Laman

Minggu, 02 Februari 2003

Ayam Goreng Ala Indonesia

Bisnis ayam bakar dan ayam goreng tak ada matinya. Malah, akhir-akhir ini makin booming.

kaniablog.wordpress.com
Pada dasarnya, orang Indonesia lebih suka mengkonsumsi daging ayam ketimbang daging  ternak.  Pasalnya, harga daging ayam jauh lebih murah ketimbang jenis daging lainnya. Selain itu, daging ayam bergizi tinggi. Daging ayam juga mudah didapat dan diterima semua lapisan masyarakat. Umat Hindu Bali, misalnya, tidak akan makan daging sapi karena mereka memuliakan binatang tersebut.
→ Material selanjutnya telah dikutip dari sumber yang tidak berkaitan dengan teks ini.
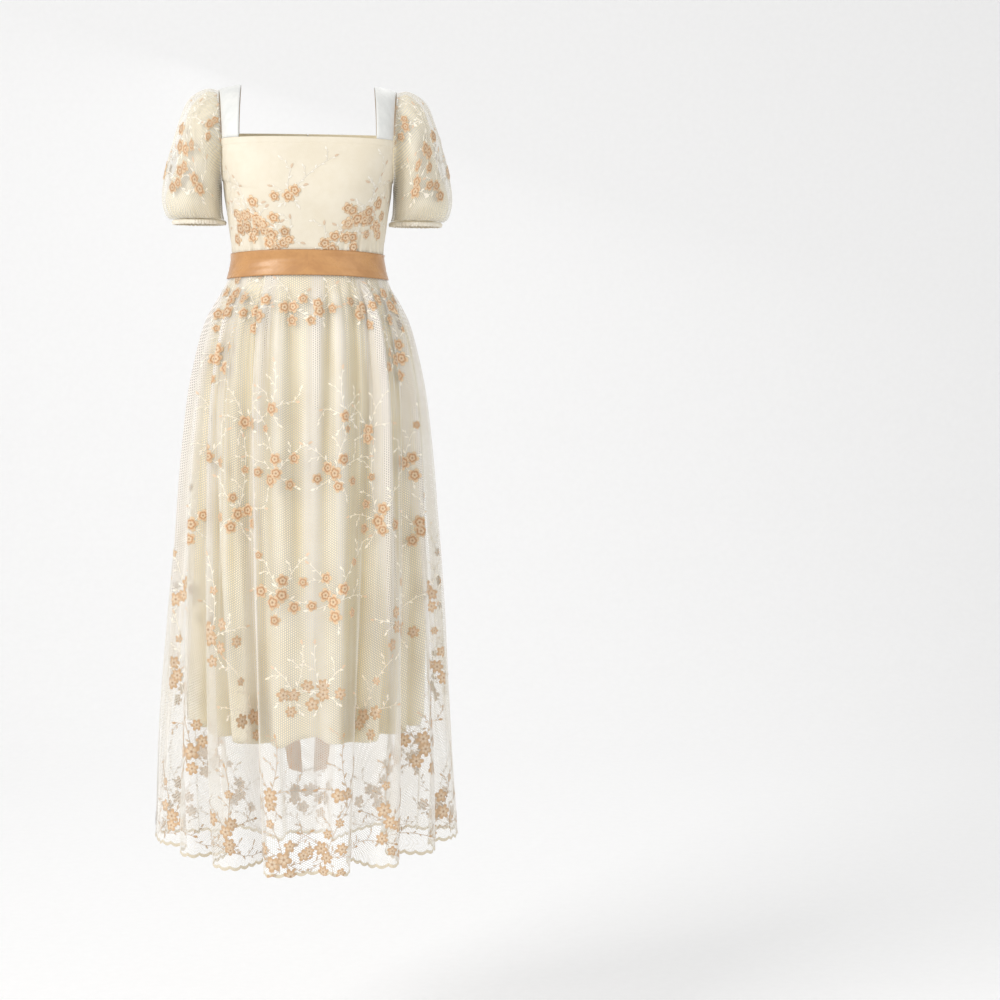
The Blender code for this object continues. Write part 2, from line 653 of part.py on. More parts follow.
def build_zip():
    """Tape inside the back, slider at the top of the closed zip, and its pull on a hinge."""
    up = np.linspace(0.985, 0.0, 9)
    centre = bodice_half(np.float64(0.0), up, True)
    inside = centre[:, 1] - TAPE_INSET
    across = np.array([ZIP_TAPE / 2, 0.0, -ZIP_TAPE / 2])
    tape = np.stack(np.broadcast_arrays(across, inside[:, None], centre[:, 2:]), axis=-1)
    cloth("zip_tape", tape, TULLE, "zip_tape")

    top = BACK_NECK - SLIDER_TOP_DROP
    face = through(BODICE_LEVELS, "back", np.float64(top)) + SLIDER_OFF_BACK
    front = face + SLIDER_THICK
    slider = box_mesh(
        "zip_slider",
        (-SLIDER_WIDTH / 2, face, top - SLIDER_HEIGHT),
        (SLIDER_WIDTH / 2, front, top),
        "dark_metal",
    )
    axis_y = front + BRIDGE_AXIS_OUT
    axis_z = top - SLIDER_HEIGHT / 2
    reach = axis_y + 2 * BRIDGE_WALL
    inner_half = BRIDGE_HALF_HEIGHT - BRIDGE_WALL
    bridge = box_mesh(
        "bridge_block",
        (-BRIDGE_WIDTH / 2, front - BRIDGE_ROOT, axis_z - BRIDGE_HALF_HEIGHT),
        (BRIDGE_WIDTH / 2, reach, axis_z + BRIDGE_HALF_HEIGHT),
        "dark_metal",
    )
    window = box_mesh(
        "bridge_window",
        (-BRIDGE_WIDTH, front - SEAM_GAP / 3, axis_z - inner_half),
        (BRIDGE_WIDTH, reach - BRIDGE_WALL, axis_z + inner_half),
        "dark_metal",
    )
    cut_from(bridge, window)
    join_to(slider, bridge)

    pull = box_mesh(
        "zip_pull",
        (-PULL_WIDTH / 2, -PULL_THICK / 2, -PULL_LENGTH),
        (PULL_WIDTH / 2, PULL_THICK / 2, PULL_THICK / 2),
        "white_pull",
    )
    hole = box_mesh(
        "pull_hole",
        (-PULL_WIDTH / 2 + PULL_HOLE_RIM, -PULL_THICK, -PULL_HOLE_HEIGHT),
        (PULL_WIDTH / 2 - PULL_HOLE_RIM, PULL_THICK, -PULL_THICK / 2),
        "white_pull",
    )
    hole.parent = pull
    cut_from(pull, hole)
    pull.location = (0.0, axis_y, axis_z)


def main():
    clear_scene()
    build_bodice()
    build_straps()
    build_sleeves()
    build_skirts()
    build_sash()
    build_bow()
    build_zip()


main()
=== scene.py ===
"""Looks of the regency gown: fine cloth, embroidery, ribbon and zip over the solid frame.

Metres, +Z up, front towards -Y, the wearer's left is +X. Every cloth piece is a grid of points with rows
from top to bottom and columns that run so that its normals face out. Angles round the gown are in degrees:
0 at the centre front, 90 at the wearer's left, 180 at the centre back. A length down a piece is its fall.
"""

import collections
import math

import bpy
import numpy as np
from mathutils import Euler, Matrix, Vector


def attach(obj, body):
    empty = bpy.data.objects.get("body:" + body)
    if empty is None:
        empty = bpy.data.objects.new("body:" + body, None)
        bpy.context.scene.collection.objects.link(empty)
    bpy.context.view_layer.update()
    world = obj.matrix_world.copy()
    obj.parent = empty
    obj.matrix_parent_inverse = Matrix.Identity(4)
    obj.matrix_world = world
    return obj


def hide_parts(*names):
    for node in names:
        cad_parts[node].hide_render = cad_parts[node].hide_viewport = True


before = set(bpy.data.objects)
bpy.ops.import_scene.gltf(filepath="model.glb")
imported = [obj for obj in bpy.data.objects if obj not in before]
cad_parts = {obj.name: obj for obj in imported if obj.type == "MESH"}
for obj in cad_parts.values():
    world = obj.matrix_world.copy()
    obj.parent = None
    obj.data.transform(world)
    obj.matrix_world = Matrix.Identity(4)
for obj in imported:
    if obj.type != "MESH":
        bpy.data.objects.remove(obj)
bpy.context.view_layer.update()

# The cut, as the solids have it
SEAM_GAP = 0.0003
TULLE = 0.0010
SATIN = 0.0012
FRONT_NECK = -0.0855
BACK_NECK = -0.0660
NECK_CORNER_DROP = 0.0025
WAIST = -0.2750
WAIST_BACK_DROP = 0.0120
FRONT_HEM = -1.2000
BACK_HEM = -1.2400
SIDE_HEM_LIFT = 0.0180
UNDER_SIDE_HEM = -1.0000
UNDER_FRONT_DROP = 0.0150
UNDER_BACK_DROP = 0.0300
ARMHOLE = np.array([0.1360, 0.0040, -0.0780])
ARMHOLE_BACK_OUT = 0.0045
ARMHOLE_TOP_OUT = 0.0025
ARMHOLE_HALF_DEPTH = 0.0640
ARMHOLE_HALF_HEIGHT = 0.0700
UNDERARM_ROW = 0.55
STRAP_INNER_X = 0.1045
STRAP_BACK_SHIFT = 0.0050
STRAP_LEAN_IN = 0.0035
STRAP_OUTER_DROP = 0.0080
RIBBON = 0.0390
SASH_GAP = 0.0013
SASH_AT_KNOT = 0.0160
KNOT = np.array([0.0180, 0.0130, 0.0170])
LOOP_LENGTH = 0.0930
LOOP_WIDTH = 0.0360
LOOP_WIDTH_AT_KNOT = 0.0130
LOOP_DROOP = math.radians(33.0)
LOOP_HALF_GAP = 0.0075
LOOP_AT_KNOT = 0.0020
LOOP_TIP_RADIUS = 0.0045
LOOP_CLEARANCE = 0.0020
ZIP_SLIT = 0.0012
BODICE_QUARTER = 0.1000
BODICE_BACK_SQUARE = 2.45
WAIST_SPREAD = 18.0
EARLY_FOLD = 0.58
UNDERSKIRT_FOLD_SHARE = 0.45
UNDER_HEM_NOTCH = 0.0170
LINING_DEPTH_SHARE = 0.6
LINING_INNER_INSET = 0.0034
LINING_HEAD_INSET = 0.055
CUFF_CENTRE_X = 0.1693
CUFF_HALF_WIDTH = 0.0392
CUFF_HALF_DEPTH = 0.0460
CUFF_TOP = -0.2094
CUFF_HEIGHT = 0.0072
TAIL_SLANT = 0.0070

Level = collections.namedtuple("Level", "z half_width front back square")
Fold = collections.namedtuple("Fold", "angle width depth start")
Ring = collections.namedtuple("Ring", "outer_x outer_z inner_x inner_z half_depth lining_inset")
TailRow = collections.namedtuple("TailRow", "z inner_x outer_x lift")
Crease = collections.namedtuple("Crease", "place width depth start end lean")
Sprig = collections.namedtuple("Sprig", "x z lean length flowers radius kind")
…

            Tak heran, jika banyak orang menekuni bisnis ayam. Mulai dari beternak ayam hingga berbagai jenis makanan lezat dari daging tersebut. Yang popular adalah ayam bakar dan ayam goreng tepung yang lebih dikenal dengan fried chicken


            Anda bisa lihat sekarang ini, dari kedai, warung, resto, hingga gerobak dorong atau di bawah tenda kaki lima menjajakan ayam bakar atau tepung yang bertebaran hingga ke kota-kota kecil, bahkan desa sekalipun.

Bisnis ini memang praktis, murah dan menggiurkan. Meski bisnis ini sempat diterpa isu flu burung, tapi tetap berjalan alias tidak ada matinya, sekalipun pada saat krisis ekonomi melanda bangsa kita pada 1998 lalu. Pasalnya, selagi orang mau makan, ditambah arus  urbanisasi yang begitu deras, manusia kota ingin segera mendapatkan makanan cepat saji sepulang dari kantor atau kerja. Mereka tidak ingin bertambah capai, sehingga jalan satu-satunya membeli makanan yang murah tapi lezat dan disukai, yaitu ayam olahan berupa ayam bakar atau ayam tepung berbumbu.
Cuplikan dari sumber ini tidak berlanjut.